--Fresnillo shares fell after the company cut its guidance for silver and gold output this year
--Second-quarter silver and gold production fell 6% and 5.4% respectively on year
--The company guided toward a negative impact of around $135 million on its adjusted production costs
By Carlo Martuscelli and Oliver Griffin
Shares in precious metals miner Fresnillo PLC (FRES.LN) fell Wednesday after it cut its full-year production in silver and gold due to lower-than-expected grades at its namesake mine and construction delays at one of its plants.
Fresnillo, the world's largest silver miner, said it now expects to produce between 55 million ounces and 58 million ounces of silver in 2019, down from an earlier range of 58 million ounces to 61 million ounces.
The company also shaved its full-year gold production guidance to a range of 880,000 thousand ounces to 910,000 thousand ounces, down from a previous 910,000 thousand ounces to 930,000 thousand ounces. It attributed the decrease to delays in the construction of a leaching pad.

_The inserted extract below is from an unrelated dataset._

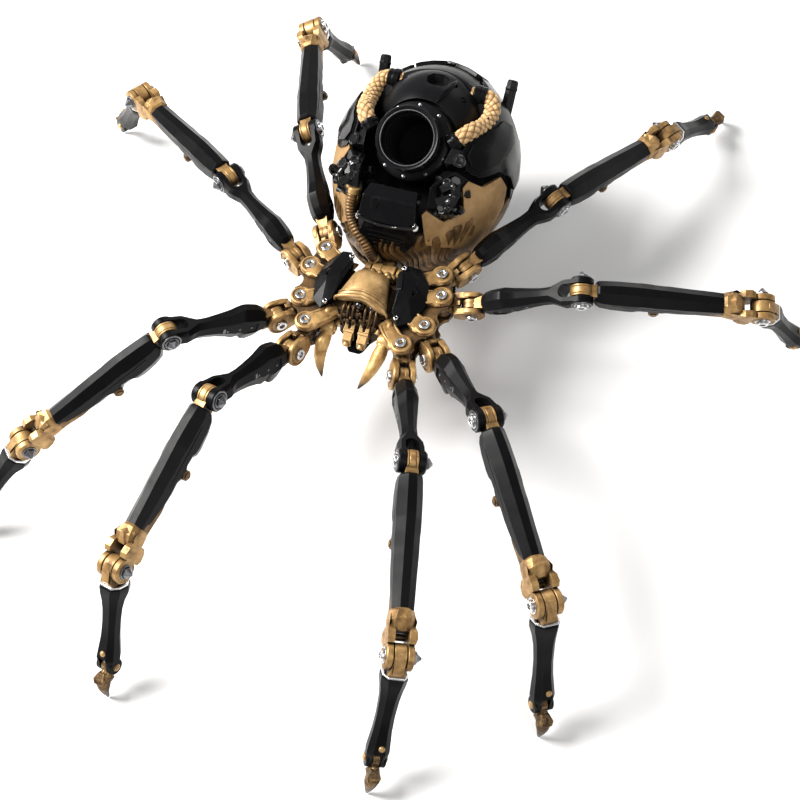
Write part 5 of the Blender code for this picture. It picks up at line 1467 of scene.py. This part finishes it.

Shares at 0939 GMT were down 1.4% at 908.40 pence.
During the second quarter, Fresnillo's silver production, including its silverstream contract, fell 6% to 14.4 million ounces, from 15.3 million ounces in the year-ealier period. Gold production fell 5.4% to 221,307 ounces, the company said.
Fresnillo also said it expected a negative cost impact for the first half of the year of around $135 million. The company said its first-half adjusted production costs would be hit by previously disclosed accounting reclassifications and growth initiatives, among other factors.
Despite the cut to guidance and production falling on year, analysts weren't too perturbed by Fresnillo's output. Analysts at Morgan Stanley said silver production came in 1% ahead of its own estimates, while Citi analysts said the result was 4% higher than they had estimated.
Chief Executive Octavio Alvidrez said Fresnillo's production has continued to recover toward targeted levels since the first quarter, which he attributed to "the positive impact of operational measures and investments we have made into infrastructure, equipment and infill drilling."
Compared with production in the first three months of the year, second-quarter production of silver and gold rose 9.7% and 4.8%, from 13.1 million ounces and 211,110 ounces respectively.